Könnte gut sein, dass das Erscheinungsbild der Staatsoper in Zukunft deutlich experimenteller ausfallen wird, als man es bisher gewohnt war. Die Materialien, die über den temporären Pavillon 21 der Opernfestspiele bereits erschienen sind, und die Banner am Bauzaun deuten das bereits an: Borsche hat aus Skizzen, Linien, Pfeilen und Begriffen, die zum Teil senkrecht und auf dem Kopf stehen, ein visuelles Brainstorming gezeichnet, das den Entstehungsprozess des Pavillons, der einzelnen Veranstaltungen und auch seiner eigenen Arbeit beschreibt. Und die erste Broschüre mit ihren Fotocollagen, blau und türkis eingefärbter Typografie und der verzerrten, umlaufenden Schrift ist ganz auf der Höhe der Zeit. So wie alles andere, was Borsche momentan gestaltet: Plakate für die Clubnacht „Blast of Silence“, Visuals für das Plattenlabel Gomma, Ausstellungskataloge für Die Neue Sammlung, das Kunstmarktheft Weltkunst oder das neue, äußerst dekorative Stadtmagazin Super Paper, das aus der Clubszene hervorgeht und in seinem Zeitungsformat auch ein Statement gegen die Abwanderung der Printmedien ins Internet ist.

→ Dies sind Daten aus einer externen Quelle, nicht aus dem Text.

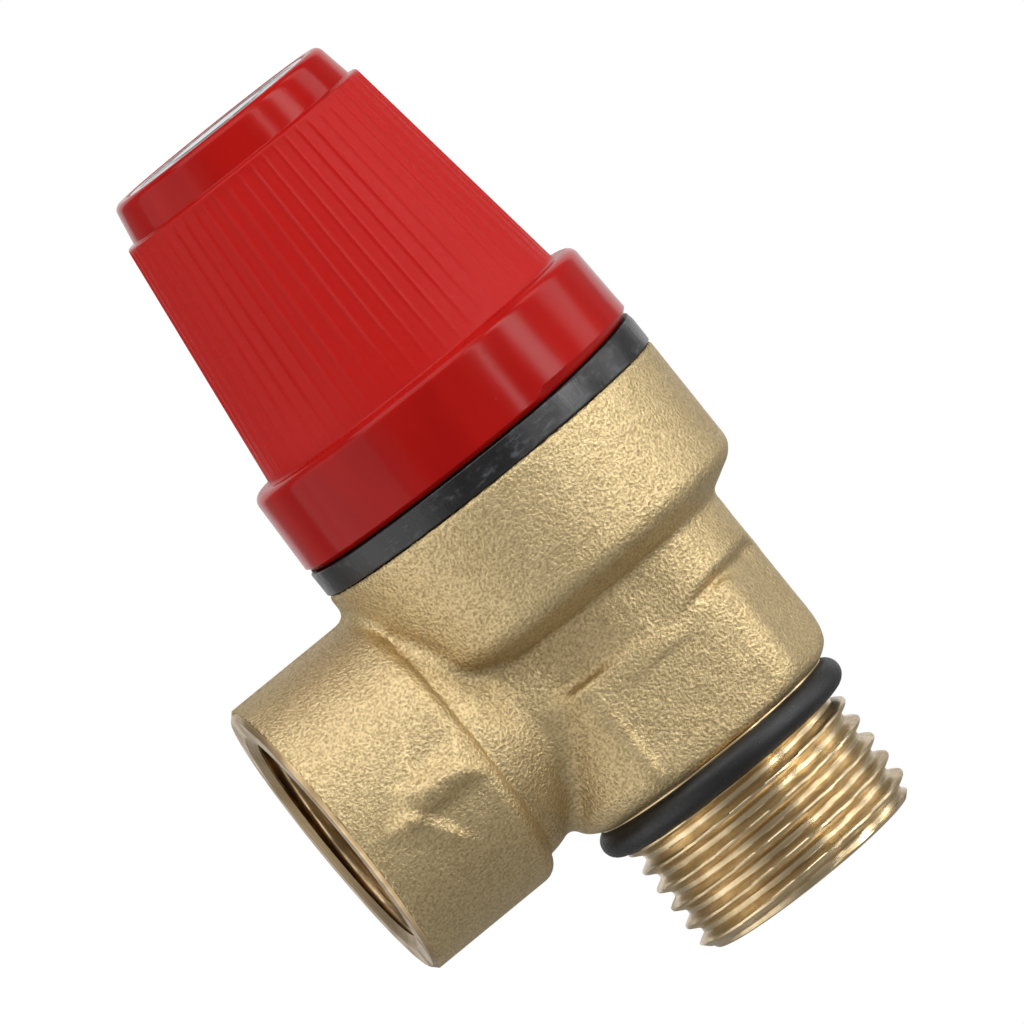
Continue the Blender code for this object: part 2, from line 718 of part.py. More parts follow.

Das alles miteinander zu verquicken ist das jüngste, gerade angelaufene Projekt des Bureau Mirko Borsche: „The Fuze“ (Zündschnur) heißt die vierteilige Veranstaltungsreihe im Maximiliansforum, die Beteiligte aus den unterschiedlichsten Sphären zusammenbringen und, so Borsche, darstellen soll, „wie unser Arbeitsprozess funktioniert, wie Ideen entstehen“. Eine Installation aus Transportkisten und Fahnenmasten dient als Bühne und Projektionsfläche für ein sukzessive sich verselbständigendes Spektakel, denn an jedem Abend kommt eine neue Ebene dazu. Drei Ensembles des Symphonieorchesters werden hier gemeinsam mit Gomma spielen (am 10. Juni), Tänzer des Bayerischen Staatsballetts dazu in Kostümen des Modemachers Kostas Murkudis tanzen, und Borsche Gedichte auf großen Fahnen typografisch visualisieren. Was am letzten Abend herauskommt, wenn alle alles gleichzeitig aufführen, ist ungewiss.